Task details :: Return, word for word, the lines from the line holding "door_panel();" through the line holding "before = set(bpy.data.objects)". Include both end lines and no others.

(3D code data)

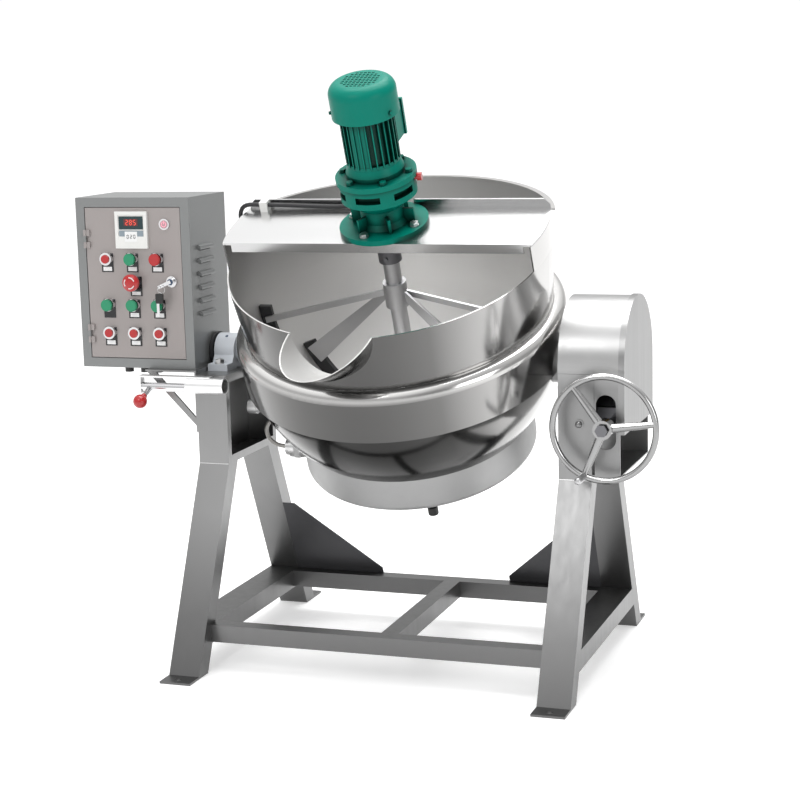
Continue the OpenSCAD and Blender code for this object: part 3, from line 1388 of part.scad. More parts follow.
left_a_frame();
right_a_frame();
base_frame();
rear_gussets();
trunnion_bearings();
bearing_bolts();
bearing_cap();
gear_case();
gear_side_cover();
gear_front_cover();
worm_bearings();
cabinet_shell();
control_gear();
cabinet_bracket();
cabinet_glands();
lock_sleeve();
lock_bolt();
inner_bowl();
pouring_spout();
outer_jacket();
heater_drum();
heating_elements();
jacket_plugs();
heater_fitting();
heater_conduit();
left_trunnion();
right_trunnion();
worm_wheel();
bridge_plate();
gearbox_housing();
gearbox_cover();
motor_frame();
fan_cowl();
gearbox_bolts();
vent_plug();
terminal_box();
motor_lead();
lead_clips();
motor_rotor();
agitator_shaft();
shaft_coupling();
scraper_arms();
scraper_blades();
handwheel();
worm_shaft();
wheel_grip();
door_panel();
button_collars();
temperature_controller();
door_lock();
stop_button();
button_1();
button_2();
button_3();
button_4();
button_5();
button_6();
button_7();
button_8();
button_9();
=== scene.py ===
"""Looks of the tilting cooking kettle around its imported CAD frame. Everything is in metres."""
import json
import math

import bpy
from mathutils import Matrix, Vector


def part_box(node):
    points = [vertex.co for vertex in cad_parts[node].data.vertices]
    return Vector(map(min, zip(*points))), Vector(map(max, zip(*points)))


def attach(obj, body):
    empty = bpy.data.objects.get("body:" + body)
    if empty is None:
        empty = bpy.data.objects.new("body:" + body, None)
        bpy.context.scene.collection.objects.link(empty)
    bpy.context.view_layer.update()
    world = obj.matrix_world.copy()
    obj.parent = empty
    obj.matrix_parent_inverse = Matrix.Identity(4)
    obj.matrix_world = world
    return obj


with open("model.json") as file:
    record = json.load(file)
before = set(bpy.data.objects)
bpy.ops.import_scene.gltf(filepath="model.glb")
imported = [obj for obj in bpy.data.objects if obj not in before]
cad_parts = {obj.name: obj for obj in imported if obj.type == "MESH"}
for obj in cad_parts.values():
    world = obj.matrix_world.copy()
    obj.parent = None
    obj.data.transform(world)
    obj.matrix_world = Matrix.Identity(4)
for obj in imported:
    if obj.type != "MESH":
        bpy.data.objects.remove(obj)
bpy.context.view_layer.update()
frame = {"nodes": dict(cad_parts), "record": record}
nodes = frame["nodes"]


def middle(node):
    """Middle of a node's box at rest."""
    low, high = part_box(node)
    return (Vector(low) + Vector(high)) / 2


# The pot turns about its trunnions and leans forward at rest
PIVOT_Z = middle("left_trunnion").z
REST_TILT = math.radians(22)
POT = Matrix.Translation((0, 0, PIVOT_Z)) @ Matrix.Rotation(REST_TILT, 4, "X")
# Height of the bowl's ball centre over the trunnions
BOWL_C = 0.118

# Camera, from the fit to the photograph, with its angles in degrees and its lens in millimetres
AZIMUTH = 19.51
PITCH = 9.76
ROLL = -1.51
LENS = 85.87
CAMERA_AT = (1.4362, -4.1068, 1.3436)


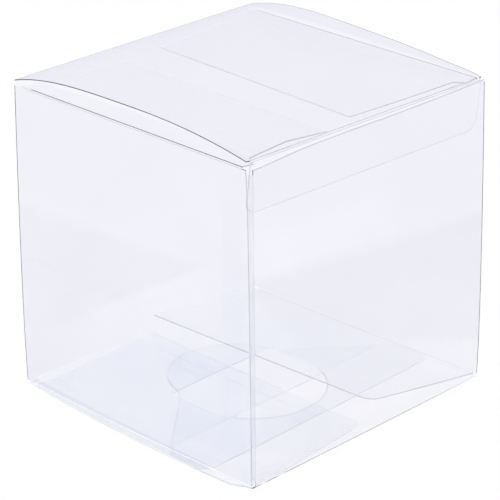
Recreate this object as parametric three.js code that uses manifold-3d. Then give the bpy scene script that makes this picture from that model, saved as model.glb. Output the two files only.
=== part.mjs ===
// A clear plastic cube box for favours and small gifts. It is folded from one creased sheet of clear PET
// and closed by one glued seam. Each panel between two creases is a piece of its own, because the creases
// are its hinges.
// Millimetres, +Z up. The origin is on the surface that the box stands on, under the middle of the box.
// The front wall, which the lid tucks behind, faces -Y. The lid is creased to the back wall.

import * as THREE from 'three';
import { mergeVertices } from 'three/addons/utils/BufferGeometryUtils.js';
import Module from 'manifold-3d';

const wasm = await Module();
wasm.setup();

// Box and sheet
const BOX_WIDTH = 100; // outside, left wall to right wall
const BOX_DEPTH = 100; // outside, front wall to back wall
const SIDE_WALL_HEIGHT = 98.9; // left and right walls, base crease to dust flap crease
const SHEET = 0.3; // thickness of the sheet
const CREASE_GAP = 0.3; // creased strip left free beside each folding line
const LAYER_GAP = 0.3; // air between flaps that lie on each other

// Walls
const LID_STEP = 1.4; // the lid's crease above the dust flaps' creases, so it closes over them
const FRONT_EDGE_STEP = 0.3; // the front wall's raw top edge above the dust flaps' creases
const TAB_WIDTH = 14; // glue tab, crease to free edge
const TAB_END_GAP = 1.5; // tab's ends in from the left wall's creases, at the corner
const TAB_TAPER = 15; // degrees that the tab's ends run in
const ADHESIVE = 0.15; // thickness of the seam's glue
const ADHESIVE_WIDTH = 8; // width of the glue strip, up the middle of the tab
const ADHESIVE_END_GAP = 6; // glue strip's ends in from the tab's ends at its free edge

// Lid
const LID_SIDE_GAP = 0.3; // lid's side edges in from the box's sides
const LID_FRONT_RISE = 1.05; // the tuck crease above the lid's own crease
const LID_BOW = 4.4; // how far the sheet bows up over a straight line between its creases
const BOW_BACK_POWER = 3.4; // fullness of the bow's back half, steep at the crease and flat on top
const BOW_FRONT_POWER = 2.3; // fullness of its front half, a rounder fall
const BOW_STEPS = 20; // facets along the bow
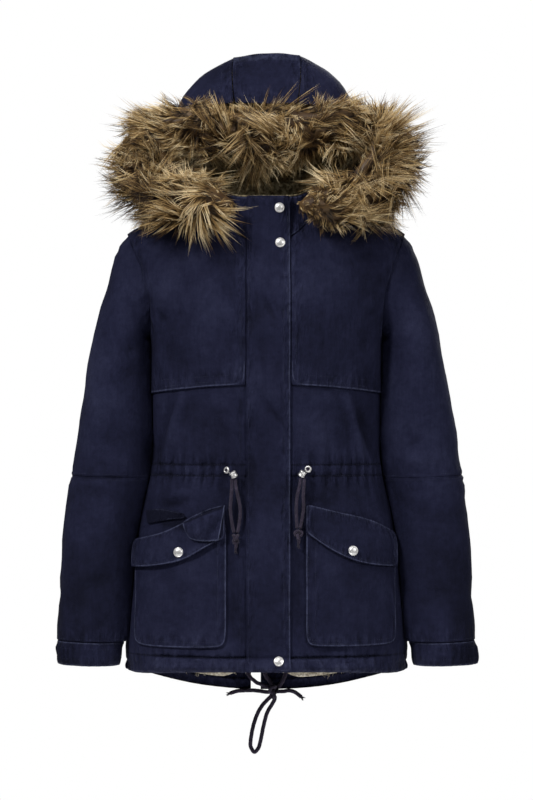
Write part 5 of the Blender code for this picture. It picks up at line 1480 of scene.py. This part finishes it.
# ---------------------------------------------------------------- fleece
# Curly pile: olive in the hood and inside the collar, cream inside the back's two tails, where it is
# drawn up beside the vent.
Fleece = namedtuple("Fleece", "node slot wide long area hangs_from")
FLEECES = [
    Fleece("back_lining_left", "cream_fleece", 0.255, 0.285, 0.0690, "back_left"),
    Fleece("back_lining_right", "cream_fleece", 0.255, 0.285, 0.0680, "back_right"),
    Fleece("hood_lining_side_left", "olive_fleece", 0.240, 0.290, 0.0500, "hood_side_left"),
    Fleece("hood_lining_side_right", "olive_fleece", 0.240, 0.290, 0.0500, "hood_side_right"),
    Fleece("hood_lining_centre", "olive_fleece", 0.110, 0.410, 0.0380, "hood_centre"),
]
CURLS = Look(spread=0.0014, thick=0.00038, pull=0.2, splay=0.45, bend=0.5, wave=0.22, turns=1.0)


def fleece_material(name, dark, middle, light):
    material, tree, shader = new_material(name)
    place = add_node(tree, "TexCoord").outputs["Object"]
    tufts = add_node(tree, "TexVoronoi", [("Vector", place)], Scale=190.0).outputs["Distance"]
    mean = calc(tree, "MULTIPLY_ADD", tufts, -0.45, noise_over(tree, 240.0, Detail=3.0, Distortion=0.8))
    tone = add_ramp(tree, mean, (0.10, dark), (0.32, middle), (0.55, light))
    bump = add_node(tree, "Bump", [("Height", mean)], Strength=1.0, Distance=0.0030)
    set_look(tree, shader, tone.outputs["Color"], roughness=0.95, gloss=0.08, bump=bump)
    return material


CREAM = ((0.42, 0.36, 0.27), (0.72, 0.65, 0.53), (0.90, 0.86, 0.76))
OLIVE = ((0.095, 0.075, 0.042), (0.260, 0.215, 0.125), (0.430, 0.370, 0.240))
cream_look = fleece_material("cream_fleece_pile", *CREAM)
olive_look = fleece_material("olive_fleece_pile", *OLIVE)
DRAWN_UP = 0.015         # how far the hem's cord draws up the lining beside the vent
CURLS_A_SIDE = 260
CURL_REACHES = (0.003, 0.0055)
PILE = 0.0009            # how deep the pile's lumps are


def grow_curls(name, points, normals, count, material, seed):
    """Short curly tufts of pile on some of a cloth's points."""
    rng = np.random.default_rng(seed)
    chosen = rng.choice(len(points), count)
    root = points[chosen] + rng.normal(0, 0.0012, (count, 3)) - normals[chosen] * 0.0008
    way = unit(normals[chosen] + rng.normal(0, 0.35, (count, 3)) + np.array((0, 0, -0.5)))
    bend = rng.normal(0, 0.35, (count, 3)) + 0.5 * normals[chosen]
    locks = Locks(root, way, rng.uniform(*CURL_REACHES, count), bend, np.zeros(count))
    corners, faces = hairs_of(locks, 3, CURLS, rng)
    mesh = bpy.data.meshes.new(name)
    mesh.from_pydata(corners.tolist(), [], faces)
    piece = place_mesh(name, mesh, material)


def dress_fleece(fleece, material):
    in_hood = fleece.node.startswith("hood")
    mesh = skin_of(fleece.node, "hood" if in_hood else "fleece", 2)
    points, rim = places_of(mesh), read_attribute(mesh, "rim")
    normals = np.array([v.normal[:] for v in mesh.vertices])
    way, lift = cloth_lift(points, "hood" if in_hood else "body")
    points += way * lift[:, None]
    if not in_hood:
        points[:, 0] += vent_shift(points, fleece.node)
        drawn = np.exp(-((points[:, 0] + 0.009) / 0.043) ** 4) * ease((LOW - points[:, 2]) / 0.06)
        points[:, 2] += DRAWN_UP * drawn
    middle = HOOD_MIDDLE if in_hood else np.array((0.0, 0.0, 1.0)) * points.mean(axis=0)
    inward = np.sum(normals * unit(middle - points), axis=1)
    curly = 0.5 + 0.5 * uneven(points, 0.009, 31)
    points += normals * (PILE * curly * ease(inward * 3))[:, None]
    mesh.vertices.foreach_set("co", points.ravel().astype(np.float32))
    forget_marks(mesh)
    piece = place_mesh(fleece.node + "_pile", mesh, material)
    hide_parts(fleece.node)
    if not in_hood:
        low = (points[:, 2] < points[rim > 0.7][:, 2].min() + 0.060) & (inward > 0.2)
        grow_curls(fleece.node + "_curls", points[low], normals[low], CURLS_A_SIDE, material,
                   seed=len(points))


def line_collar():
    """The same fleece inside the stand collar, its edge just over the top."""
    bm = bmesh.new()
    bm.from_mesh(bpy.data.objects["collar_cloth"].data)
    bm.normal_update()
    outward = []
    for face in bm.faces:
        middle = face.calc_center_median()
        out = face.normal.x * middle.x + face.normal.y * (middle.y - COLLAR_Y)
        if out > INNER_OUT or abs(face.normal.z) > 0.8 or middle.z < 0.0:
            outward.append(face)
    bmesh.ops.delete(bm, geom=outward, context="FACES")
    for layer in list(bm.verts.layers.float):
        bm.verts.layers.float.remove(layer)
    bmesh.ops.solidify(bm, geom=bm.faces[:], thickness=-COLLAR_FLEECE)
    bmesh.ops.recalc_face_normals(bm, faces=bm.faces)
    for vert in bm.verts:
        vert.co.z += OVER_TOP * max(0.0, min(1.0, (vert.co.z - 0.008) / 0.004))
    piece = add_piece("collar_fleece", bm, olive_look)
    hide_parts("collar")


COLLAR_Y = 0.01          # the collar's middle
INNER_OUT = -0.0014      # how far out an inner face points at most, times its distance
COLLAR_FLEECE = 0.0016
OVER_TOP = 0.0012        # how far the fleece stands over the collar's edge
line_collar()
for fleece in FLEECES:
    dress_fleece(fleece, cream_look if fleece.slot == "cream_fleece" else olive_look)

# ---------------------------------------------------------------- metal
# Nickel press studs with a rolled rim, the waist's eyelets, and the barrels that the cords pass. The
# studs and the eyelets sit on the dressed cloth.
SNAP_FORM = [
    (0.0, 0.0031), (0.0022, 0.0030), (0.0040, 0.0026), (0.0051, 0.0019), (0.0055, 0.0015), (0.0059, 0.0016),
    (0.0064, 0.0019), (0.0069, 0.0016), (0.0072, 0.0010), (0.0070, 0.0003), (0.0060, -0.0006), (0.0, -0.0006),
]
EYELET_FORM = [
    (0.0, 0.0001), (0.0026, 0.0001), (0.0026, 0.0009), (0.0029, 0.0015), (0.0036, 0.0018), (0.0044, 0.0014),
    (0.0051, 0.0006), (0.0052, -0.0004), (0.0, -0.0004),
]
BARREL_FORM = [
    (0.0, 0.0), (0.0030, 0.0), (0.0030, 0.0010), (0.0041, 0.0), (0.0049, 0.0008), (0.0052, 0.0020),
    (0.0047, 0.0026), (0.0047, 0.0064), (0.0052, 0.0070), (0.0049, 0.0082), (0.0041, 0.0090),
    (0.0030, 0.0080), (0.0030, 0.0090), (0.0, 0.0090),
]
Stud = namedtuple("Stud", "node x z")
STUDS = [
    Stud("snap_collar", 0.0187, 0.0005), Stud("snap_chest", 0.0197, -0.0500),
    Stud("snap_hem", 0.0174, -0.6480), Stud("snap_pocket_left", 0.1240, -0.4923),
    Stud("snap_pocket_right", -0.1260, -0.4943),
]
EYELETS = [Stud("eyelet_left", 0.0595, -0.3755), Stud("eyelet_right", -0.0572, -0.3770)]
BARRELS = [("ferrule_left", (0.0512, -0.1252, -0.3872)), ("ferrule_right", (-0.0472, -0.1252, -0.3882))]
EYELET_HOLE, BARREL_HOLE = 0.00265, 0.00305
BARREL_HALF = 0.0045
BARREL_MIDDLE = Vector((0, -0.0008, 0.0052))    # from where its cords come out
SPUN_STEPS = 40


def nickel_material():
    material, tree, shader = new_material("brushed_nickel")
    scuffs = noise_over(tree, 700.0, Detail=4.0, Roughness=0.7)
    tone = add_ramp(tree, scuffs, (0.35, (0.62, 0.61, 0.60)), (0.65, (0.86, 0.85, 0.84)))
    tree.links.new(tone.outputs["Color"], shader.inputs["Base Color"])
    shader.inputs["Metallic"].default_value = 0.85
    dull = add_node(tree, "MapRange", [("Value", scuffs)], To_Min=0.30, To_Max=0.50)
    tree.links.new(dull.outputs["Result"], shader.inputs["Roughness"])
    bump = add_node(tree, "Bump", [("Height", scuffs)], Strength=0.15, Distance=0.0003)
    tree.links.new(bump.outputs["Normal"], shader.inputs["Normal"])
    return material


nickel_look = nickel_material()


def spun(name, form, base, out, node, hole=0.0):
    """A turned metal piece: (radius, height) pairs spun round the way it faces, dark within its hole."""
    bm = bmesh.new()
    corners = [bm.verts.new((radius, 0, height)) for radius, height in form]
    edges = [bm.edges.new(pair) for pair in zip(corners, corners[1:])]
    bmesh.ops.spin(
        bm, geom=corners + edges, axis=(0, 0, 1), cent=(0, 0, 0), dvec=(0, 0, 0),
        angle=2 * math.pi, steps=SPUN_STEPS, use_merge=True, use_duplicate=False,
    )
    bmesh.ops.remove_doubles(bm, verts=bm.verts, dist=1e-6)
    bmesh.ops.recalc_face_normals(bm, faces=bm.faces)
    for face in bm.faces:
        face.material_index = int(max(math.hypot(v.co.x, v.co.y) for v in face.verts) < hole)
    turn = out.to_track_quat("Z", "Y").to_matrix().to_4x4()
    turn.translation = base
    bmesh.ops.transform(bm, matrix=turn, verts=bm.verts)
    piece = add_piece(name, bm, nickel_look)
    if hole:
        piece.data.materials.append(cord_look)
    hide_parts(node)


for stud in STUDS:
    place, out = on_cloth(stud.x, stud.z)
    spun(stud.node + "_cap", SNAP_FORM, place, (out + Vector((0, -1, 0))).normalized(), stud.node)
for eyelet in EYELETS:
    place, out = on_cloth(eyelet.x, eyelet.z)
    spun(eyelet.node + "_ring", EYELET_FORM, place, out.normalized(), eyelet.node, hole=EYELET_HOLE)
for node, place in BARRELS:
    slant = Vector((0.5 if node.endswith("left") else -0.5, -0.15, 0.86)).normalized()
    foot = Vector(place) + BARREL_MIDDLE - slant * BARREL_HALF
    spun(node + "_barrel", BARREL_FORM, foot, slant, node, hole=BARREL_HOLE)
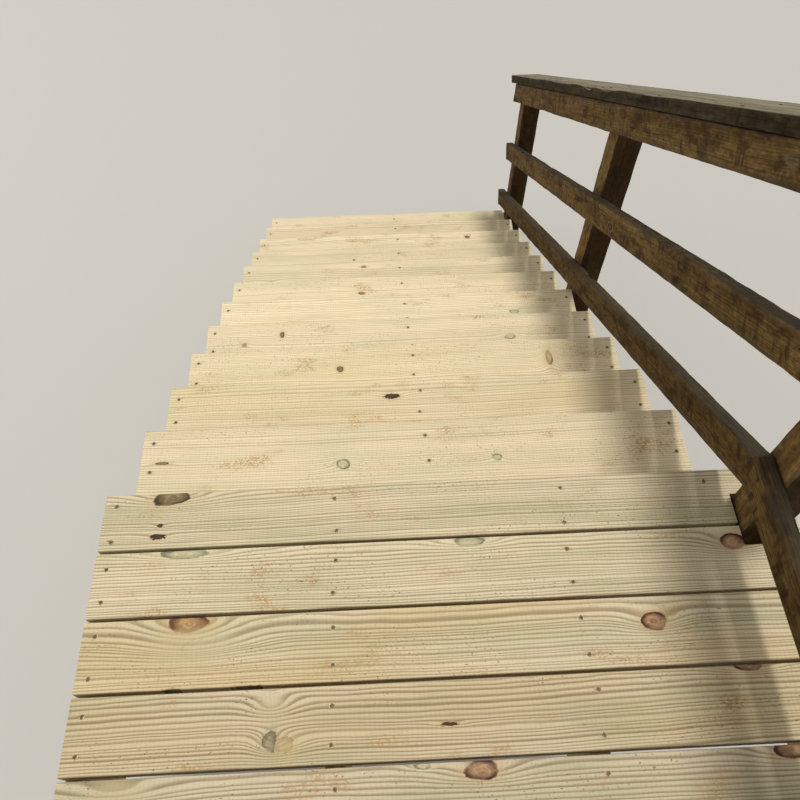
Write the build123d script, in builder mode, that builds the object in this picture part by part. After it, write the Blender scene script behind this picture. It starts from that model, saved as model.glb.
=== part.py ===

Response ::
door_panel();
button_collars();
temperature_controller();
door_lock();
stop_button();
button_1();
button_2();
button_3();
button_4();
button_5();
button_6();
button_7();
button_8();
button_9();
=== scene.py ===
"""Looks of the tilting cooking kettle around its imported CAD frame. Everything is in metres."""
import json
import math

import bpy
from mathutils import Matrix, Vector


def part_box(node):
    points = [vertex.co for vertex in cad_parts[node].data.vertices]
    return Vector(map(min, zip(*points))), Vector(map(max, zip(*points)))


def attach(obj, body):
    empty = bpy.data.objects.get("body:" + body)
    if empty is None:
        empty = bpy.data.objects.new("body:" + body, None)
        bpy.context.scene.collection.objects.link(empty)
    bpy.context.view_layer.update()
    world = obj.matrix_world.copy()
    obj.parent = empty
    obj.matrix_parent_inverse = Matrix.Identity(4)
    obj.matrix_world = world
    return obj


with open("model.json") as file:
    record = json.load(file)
before = set(bpy.data.objects)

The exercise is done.